Believing in Love
I was just reading the introduction to my book Overcoming Shyness and Loving Lynn – A Memoir which is on Amazon here. One of the intriguing details that I was reading was my lack of a sense that I will fall in love again. It has been a very long time…
I once had so much more confidence and hope. Writing is very therapeutic. Yet, there is so much more that I must do to change my perceptions and feel hope. Love isn’t measured by the length of a relationship. I can say that with some caveats.
In my first two loving relationships, I lost my love long far too soon. My first love was Celta Camille Head. She would tragically die at the end of the year when I met her. I met her in January of 1990. On New Year’s day, I got a very painful phone call… I heard the words Celta died last night. It was sometime in the morning, Tuesday, January 1, when I heard those words.

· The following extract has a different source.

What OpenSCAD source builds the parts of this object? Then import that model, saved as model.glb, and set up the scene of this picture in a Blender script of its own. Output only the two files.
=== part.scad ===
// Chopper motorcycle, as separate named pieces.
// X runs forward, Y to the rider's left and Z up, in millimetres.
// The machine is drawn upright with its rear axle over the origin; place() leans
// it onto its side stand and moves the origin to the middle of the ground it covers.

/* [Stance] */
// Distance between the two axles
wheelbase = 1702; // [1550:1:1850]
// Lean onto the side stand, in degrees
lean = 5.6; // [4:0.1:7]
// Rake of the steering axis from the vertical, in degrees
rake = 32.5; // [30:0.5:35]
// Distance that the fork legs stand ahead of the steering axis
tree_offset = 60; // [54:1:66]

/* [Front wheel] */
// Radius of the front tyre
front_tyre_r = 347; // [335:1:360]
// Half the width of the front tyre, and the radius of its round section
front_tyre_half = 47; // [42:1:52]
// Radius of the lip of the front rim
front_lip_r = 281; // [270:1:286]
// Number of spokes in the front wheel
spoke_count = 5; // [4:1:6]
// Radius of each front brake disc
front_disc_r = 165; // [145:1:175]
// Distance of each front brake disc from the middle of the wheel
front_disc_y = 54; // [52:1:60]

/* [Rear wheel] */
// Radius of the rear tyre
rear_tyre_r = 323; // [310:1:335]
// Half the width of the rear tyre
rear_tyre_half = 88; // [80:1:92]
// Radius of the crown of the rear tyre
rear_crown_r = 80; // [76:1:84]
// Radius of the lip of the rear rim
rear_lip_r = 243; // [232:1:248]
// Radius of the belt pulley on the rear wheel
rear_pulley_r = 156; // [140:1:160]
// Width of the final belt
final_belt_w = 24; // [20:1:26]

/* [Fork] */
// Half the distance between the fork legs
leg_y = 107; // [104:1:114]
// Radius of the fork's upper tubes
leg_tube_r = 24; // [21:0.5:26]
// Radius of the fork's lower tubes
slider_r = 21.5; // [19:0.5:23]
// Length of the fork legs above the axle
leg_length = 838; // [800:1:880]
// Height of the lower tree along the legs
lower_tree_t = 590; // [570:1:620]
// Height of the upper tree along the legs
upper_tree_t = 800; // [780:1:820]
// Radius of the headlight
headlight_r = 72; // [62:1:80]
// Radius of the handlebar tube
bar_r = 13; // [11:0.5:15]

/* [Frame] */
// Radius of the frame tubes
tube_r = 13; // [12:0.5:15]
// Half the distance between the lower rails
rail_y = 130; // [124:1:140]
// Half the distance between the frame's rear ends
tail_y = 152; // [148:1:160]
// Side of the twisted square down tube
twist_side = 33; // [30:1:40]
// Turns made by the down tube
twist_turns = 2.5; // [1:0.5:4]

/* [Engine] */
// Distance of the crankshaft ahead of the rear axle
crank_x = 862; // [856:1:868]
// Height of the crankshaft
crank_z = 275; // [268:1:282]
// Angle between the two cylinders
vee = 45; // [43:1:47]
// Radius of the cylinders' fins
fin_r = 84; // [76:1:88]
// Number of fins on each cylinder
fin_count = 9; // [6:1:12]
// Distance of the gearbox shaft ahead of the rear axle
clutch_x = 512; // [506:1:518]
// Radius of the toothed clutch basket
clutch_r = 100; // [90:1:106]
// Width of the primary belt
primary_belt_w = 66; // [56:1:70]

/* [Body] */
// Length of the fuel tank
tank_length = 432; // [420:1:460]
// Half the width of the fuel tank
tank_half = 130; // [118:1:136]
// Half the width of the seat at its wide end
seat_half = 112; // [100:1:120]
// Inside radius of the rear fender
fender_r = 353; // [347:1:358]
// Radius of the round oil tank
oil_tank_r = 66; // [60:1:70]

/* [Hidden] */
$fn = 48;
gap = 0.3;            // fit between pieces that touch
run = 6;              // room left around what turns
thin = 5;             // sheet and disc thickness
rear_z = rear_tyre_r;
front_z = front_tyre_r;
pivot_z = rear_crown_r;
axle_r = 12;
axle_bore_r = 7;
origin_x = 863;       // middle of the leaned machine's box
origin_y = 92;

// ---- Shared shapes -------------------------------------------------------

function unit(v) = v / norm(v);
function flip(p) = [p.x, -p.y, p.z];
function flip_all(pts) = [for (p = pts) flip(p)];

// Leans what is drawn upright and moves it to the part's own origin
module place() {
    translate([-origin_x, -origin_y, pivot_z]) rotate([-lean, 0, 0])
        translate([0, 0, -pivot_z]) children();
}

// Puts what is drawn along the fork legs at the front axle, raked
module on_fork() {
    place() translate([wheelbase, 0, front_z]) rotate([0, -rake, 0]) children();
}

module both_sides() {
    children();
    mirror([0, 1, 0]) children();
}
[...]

I put down the phone and began to cry, to weep bitterly. There had been a fire, I was told.
The next year of 1991 was very dark and I was in great pain. Somehow I found ways to heal. I turned 25 in 1991. I had gone to a grief support group during this time. I was by far the youngest person in the group. Many of the attendees were much older and had lost a spouse that they had been married to for many years. Yet, they made me feel welcome and I found healing.
Then in April of 1992, I moved to Wilmington, NC for a contract job as a technical writer. I had an undergraduate degree in engineering and I had plans to pursue a Master of Social Work degree for the next chapter in my life. I was also discovering my passion for creative expression and writing. I had begun writing poetry on a routine and regular basis. I was writing to heal from the grief of having lost Celta.
I came to Wilmington and within the first week, I showed up at a poetry reading and forced myself to get up in front of a crowd and share my poetry with others. This was quite an accomplishment since I had been extremely shy and I had suffered from social anxiety and social phobia. I think of phobia as a situation in which one avoids the stimulus that triggers nervousness or anxiety. This can be loosely contrasted with social anxiety where one engages in social activities but one experiences anxiety when doing so. I had all these problems. Shyness can also be thought of as having limited social skills.
I was sharing poems about Celta, my love for Celta, and the grief that I had known. Yet somehow I was able to heal and meet someone else. Her name was Lynn Denise Krupey. Anyway, I arrived in Wilmington in April of 1992. I turned 26 on the 22nd of that month.
Lynn Denise Krupey
I found the courage to ask Lynn out in advance of the 4th of July 1992. Two years later, Lynn and I were engaged. I had fallen madly in love. I felt such passionate joy.
The tragic part of this story is that Lynn had been born with a genetic illness called Cystic Fibrosis (CF). It is a terminal illness. I didn’t let myself think about the reality of life without Lynn someday. At one point, not too long ago, people with CF rarely lived into adulthood.
The point I am making is that it is not how much time two people can have together that is important to consider. That’s not the right way to think about these matters. It would be more appropriate to think about one spouse outliving the other. That was the reality that I had to accept. I don’t know that I was thinking about that too much. It would have been very depressing to live my life knowing that I would have to prepare to live a life after the death of Lynn.
What is so tragic that very few people can fully appreciate is that this was an overwhelmingly painful reality that I had to face. I confronted it like one might face a phobia. I pushed it out of my mind. I didn’t think about it at all.
That was my undoing. I don’t think Lynn put a great deal of thought into the fact that this was what I was doing. I was denying that reality. I was not preparing for the time when Lynn’s illness would catch up with her. She would need me to be strong for her. To help and support her.
I failed. I think that maybe I doubt that I deserve love or happiness because I had let down Lynn… I had not been there for her. I do not make any excuses for my failure or my weakness. Perhaps I am gaining new insights into the challenges that I did face.
It remains a painful fact that I let Lynn down with my weakness… a psyche that could not cope with the idea of losing her. Tragically, that fear of losing Lynn caused me to lose Lynn long before her death. Yep. She had become so incredibly sick in late July of 2000. She had been doing so well up until that point. Then things changed. I was terrified by the prospect of her death. It seemed that she was losing her battle with CF.
So, she didn’t actually die that year but the risk to her life was very real. I was weak – emotionally and psychologically. Tragically, my reaction to the prospect of losing Lynn would cause me to lose her. I wasn’t with her during the next decade and a half of her life.
I suppose this has made me feel undeserving of love.